Alternative solutions


OREA and OREB suggest that municipalities pursue other avenues to increase revenue and build new infrastructure. Hudak points out that both the federal and provincial governments have offered new funding opportunities for municipalities that exclude passing costs down to consumers (including the Ford Government’s Building Faster Fund and the Trudeau Government’s Housing Infrastructure Fund).

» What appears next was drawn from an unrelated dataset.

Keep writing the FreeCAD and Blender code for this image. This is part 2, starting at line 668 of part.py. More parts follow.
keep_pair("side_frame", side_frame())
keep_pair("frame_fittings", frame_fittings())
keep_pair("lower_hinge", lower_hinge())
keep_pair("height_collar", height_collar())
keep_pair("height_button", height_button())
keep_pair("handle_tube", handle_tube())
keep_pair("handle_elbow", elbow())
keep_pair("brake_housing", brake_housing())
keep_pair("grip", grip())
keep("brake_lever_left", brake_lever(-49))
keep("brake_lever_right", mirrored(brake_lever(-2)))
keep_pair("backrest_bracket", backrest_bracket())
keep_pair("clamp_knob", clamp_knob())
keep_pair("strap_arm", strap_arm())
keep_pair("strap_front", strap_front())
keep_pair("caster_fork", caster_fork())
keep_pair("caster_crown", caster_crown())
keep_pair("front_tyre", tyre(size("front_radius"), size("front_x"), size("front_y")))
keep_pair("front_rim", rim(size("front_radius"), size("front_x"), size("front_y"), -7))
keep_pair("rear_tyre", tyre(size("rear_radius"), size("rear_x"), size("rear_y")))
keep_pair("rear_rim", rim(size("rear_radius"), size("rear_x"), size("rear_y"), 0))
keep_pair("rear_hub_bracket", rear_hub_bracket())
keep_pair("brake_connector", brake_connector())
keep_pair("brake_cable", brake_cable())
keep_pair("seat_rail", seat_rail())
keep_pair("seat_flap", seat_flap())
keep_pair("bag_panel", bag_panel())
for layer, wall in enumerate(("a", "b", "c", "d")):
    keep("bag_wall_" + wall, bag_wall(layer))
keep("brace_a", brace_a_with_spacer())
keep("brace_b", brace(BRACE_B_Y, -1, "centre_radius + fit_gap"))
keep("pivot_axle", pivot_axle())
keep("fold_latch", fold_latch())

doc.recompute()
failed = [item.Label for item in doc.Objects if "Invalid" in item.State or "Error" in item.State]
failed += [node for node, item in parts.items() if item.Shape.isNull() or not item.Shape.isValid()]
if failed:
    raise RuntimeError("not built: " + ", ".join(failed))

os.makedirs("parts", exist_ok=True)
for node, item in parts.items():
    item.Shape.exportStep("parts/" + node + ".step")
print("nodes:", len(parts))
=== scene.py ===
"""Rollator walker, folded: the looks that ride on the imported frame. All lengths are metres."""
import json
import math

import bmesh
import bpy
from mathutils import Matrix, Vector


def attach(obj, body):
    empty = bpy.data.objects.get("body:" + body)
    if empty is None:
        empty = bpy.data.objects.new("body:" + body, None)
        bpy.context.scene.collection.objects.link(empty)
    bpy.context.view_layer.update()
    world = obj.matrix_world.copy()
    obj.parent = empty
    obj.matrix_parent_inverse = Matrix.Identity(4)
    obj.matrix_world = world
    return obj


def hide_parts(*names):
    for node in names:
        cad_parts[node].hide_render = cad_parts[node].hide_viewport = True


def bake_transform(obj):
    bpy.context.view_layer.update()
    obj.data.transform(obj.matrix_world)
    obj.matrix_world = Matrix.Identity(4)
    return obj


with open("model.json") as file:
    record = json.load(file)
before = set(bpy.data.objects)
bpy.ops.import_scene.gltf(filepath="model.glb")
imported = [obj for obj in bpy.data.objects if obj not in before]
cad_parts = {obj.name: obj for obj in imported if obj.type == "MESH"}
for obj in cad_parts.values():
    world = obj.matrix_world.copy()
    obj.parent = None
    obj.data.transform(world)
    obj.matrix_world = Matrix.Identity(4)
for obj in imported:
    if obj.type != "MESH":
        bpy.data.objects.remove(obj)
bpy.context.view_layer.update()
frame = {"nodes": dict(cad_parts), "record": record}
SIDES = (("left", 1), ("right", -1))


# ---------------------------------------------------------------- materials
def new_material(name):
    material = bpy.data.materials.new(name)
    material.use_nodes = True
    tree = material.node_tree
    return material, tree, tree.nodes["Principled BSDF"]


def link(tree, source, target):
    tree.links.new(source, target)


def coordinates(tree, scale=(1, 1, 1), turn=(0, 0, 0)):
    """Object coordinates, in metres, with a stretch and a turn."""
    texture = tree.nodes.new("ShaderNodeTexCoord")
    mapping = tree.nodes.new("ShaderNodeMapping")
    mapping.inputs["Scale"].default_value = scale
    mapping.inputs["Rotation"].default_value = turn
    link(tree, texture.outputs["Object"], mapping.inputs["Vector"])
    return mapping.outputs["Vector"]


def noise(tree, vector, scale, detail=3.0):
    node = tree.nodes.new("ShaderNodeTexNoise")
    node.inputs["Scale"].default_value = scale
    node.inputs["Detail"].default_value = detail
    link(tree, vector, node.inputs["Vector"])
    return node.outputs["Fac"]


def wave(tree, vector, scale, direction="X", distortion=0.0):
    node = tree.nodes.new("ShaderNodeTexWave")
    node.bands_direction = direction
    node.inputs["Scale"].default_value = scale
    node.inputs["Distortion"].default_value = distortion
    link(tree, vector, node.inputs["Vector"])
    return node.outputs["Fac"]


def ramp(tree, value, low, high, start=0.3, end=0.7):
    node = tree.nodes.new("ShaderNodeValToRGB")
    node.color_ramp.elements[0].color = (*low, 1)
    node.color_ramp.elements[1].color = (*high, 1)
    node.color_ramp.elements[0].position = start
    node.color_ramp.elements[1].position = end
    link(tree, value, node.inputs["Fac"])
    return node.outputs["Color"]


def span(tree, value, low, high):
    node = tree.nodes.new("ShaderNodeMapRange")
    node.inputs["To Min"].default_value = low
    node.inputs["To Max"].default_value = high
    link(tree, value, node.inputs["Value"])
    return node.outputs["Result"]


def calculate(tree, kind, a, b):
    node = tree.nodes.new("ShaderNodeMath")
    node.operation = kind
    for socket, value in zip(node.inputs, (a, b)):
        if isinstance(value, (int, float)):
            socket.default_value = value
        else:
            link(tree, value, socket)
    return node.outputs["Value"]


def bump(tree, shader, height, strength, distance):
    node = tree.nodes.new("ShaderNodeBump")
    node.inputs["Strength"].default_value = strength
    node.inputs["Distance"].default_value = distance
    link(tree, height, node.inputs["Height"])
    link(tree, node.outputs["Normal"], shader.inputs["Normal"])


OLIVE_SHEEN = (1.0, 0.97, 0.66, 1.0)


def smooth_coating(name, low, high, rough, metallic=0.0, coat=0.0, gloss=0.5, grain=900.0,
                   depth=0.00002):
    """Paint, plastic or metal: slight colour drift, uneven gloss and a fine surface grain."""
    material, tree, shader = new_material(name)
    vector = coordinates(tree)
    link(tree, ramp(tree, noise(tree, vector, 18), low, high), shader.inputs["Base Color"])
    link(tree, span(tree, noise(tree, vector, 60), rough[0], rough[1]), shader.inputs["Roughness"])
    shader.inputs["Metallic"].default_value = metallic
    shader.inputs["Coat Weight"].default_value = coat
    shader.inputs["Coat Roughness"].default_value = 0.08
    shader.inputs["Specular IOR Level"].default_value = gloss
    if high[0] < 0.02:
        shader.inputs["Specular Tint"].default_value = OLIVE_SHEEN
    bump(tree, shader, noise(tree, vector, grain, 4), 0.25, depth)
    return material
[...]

In addition, both organizations recommend implementing more effective and equitable solutions to funding essential infrastructure without hindering housing development, including:

  • Allowing water and wastewater services to be provided by municipal services corporations
  • Changing city-wide policies to end exclusionary zoning, thereby allowing more diverse and affordable housing options to be built
  • Encouraging higher density developments along transit corridors to maximize the use of existing infrastructure
  • Helping switch underused commercial properties into residential spaces, increasing the housing supply without new land development


The ask of city council


“Ontario realtors, the Ottawa Real Estate Board and our partners in the Ottawa region are calling on Ottawa City Council to strike down the proposed hike on development charges and instead find solutions that will encourage more home construction and actually bring affordability closer to home,” Hudak declares.

“OREB and its 4,000 member realtors have insights and innovative solutions that promote housing affordability and supply and are committed to working with Ottawa’s city council, policymakers and housing partners to help more residents secure suitable housing,” the board offers.